“For the first time in 20 years, I’m working for someone else. I tell people I’ve upgraded my boss.”  – Chris Heivly

RALEIGH – Since January of this year, says Chris Heivly, a co-director of the Startup Factory, “I’ve been doing something completely different.” What’s that?

We caught up with Heivly for an update on what he’s doing now prior to his session at the Internet Summit.

“For the first time in 20 years,” Heivly said, “I’m working for someone else. I tell people I’ve upgraded my boss.”

Heivly joined Boulder, Colorado-based Techstars in January as an entrepreneur in residence (EIR).

Heivly and his partner, David Neal, stopped making new investments through the Durham-based Startup Factory accelerator last fall after investing $6.64 million in 35 companies.

About a third of those are “doing really well, a third are still trying to find their way, and a third are dead, typical of what you might expect with startups,” Heivly explained..

Two doing particularly well are Archive Social and Able Device.

Able Device has developed a way to quickly develop, deploy and manage IOT devices. It is getting traction, winning clients and landing funding, he said. Archive Social, meanwhile, helps more and more clients make better sense of the social media data onslaught.

Heivly, while still based in Durham, says the new Techstars gig is “onvigorating and fun” taking his evangelism for creating startup communities to other cities from Cleveland, Ohio, to Lima Peru.

Going from Triple A to the Majors

Techstars was one of the original startup accelerators, and Heivly first connected with them when he began Durham-based Launchbox, which morphed into The Startup Factory. He asked: “How do I do this?” Techstars “gave me their playbook.”

So, when he and Neal shut down the Startup Factory, Heivly gave Techstars a call and said he had helped grow Durham’s and Raleigh’s startup communities and was thinking about doing it elsewhere. Techstars said “Come join us.” It was like being promoted from a Triple A baseball team to the majors, Heivly said.

Since 2007, Techstars has expanded from its base in Boulder to create 35 of its three-month startup programs in 27 cities globally. While the Startup Factory would invest in 12 companies at a time, Heivly noted, “they do 350 a year” and have invested in 1,200 companies. “These guys are thought leaders,” he added.

Heivly still brings people from other communities to Durham “all the time,” he said.

“I just led a tour for people from Chattanooga this morning.”

He tells them that 10 years ago, downtown Durham, which is flourishing now, “was surrounded by barbed wire. You really could be caught dead in Durham.” At the time, he said, “This area was slightly less than the sum of its parts. It had all the pieces for a startup community, but no one had glued them together.”
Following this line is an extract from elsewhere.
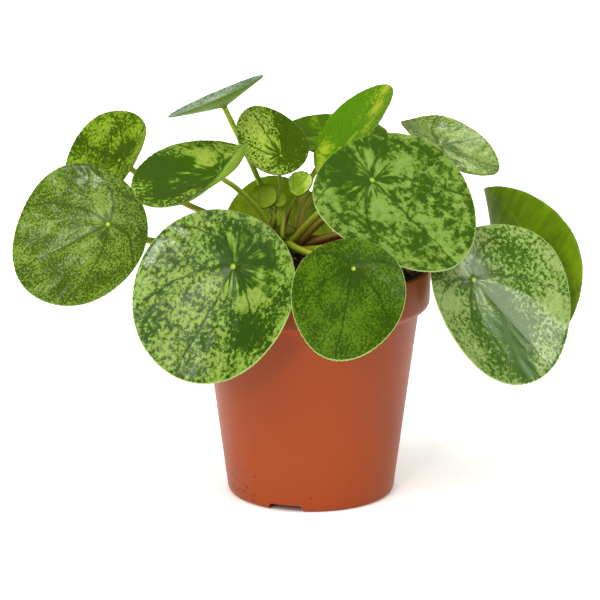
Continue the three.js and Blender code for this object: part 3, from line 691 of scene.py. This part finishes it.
def make_leaf(leaf, seed, edge, under):
    """A blade: top face, rounded margin and underside, in one closed mesh. edge and under are the materials
    of the last two."""
    young = leaf["long"] < YOUNG_LONG
    sides = LEAF_SIDES // 3 if young else LEAF_SIDES
    rings = LEAF_RINGS // 2 if young else LEAF_RINGS
    shares = np.linspace(0, 1 - EDGE_ROUNDING / (leaf["long"] / 2), rings + 1)[1:]
    angle = np.arange(sides) * math.tau / sides
    along, across, out = (np.array(axis) for axis in blade_frame(leaf))

    def surface(share, turn):
        x, y, z = blade_form(leaf, share * blade_reach(leaf, share, turn, seed), turn)
        return np.stack([x, y, z + blade_relief(leaf, share, turn, seed)], -1)

    # Rows of points run from the hub out over the top, round the margin and back under the blade.
    layers = [(s, 0.0) for s in shares] + list(MARGIN_ROWS) + [(s, 1.0) for s in shares[::-1]]
    rows, flat, part = [], [], []
    for share, depth in layers:
        full = np.full(sides, share)
        middle = surface(full, angle)
        normal = np.cross(surface(full + NORMAL_STEP, angle) - surface(full - NORMAL_STEP, angle),
                          surface(full, angle + NORMAL_STEP) - surface(full, angle - NORMAL_STEP))
        normal /= np.linalg.norm(normal, axis=1)[:, None]
        rows.append(middle - normal * depth * BLADE_THICK)
        flat.append(np.stack([middle[:, 0], middle[:, 1], np.zeros(sides)], -1))
        part.append(full)
    centre = surface(np.array([0.0]), np.array([0.0]))[0]
    own = np.concatenate([[centre], *rows, [centre - [0, 0, BLADE_THICK]]])
    flat = np.concatenate([[[0, 0, 0]], *flat, [[0, 0, 0]]])
    part = np.concatenate([[0], *part, [0]])
    points = np.array(leaf["hub"]) + own[:, :1] * along + own[:, 1:2] * across + own[:, 2:] * out

    # Each face's look is 0 for the top, 1 for the margin or 2 for the underside.
    faces, looks = [], []
    last = len(layers) - 1
    for i in range(sides):
        j = (i + 1) % sides
        faces.append((0, 1 + i, 1 + j))
        looks.append(0)
        for row in range(last):
            a, b = 1 + row * sides, 1 + (row + 1) * sides
            faces.append((a + i, b + i, b + j, a + j))
            looks.append(0 if row < rings - 1 else 1 if row <= rings + 1 else 2)
        faces.append((1 + last * sides + i, len(points) - 1, 1 + last * sides + j))
        looks.append(2)

    patch = np.zeros(len(points))
    for x, y, radius, gain in leaf["patches"]:
        away = np.hypot(flat[:, 0] - x, flat[:, 1] - y) / radius
        patch += gain * np.exp(-away ** 2)
    blade = piece("blade_" + leaf["name"], points, faces, [leaf_top(leaf, seed), edge, under], looks,
                  {"blade": flat * MM, "share": part, "patch": patch})
    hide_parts("leaf_" + leaf["name"])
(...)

He attributes much of the Durham revival and current status as a startup hub recognized by Google and national publications to the American Underground in Durham. “You need someone like Jim Goodman” [CEO of Capitol Broadcasting Company, which operates The AU and the American Tobacco Campus in Durham, to help spur such transformations, Heivly said.

“I think we’ve done a masterful job in the last six or seven years of building a startup community. It’s interesting to think about what it will take to get to the next stage. The tactics you use to get from one to five are not the same as those you use to go from five to ten.”

Taking deep dives

So far with Techstars, Heivly has had conversations with leaders from 50 cities and interacted with 12 of those more deeply. With five, including Cleveland and Lima, he did what he called “a deep dive, a consulting engagement to help them over a three-month period.”

He said his job is “To come in and give them honest feedback and do it kindly. They need an outsider to do that.” Older communities built on competition have to learn that “your win is not my loss.”

An additional advantage of the Techstars gig, he added, “is that I get to see best practices in other cities and bring them back to Raleih-Durham.”

Heivly later led a session at the Internet Summit, “Take an idea and build a startup.” He based it on the ideas in his book, “Build a Fort.”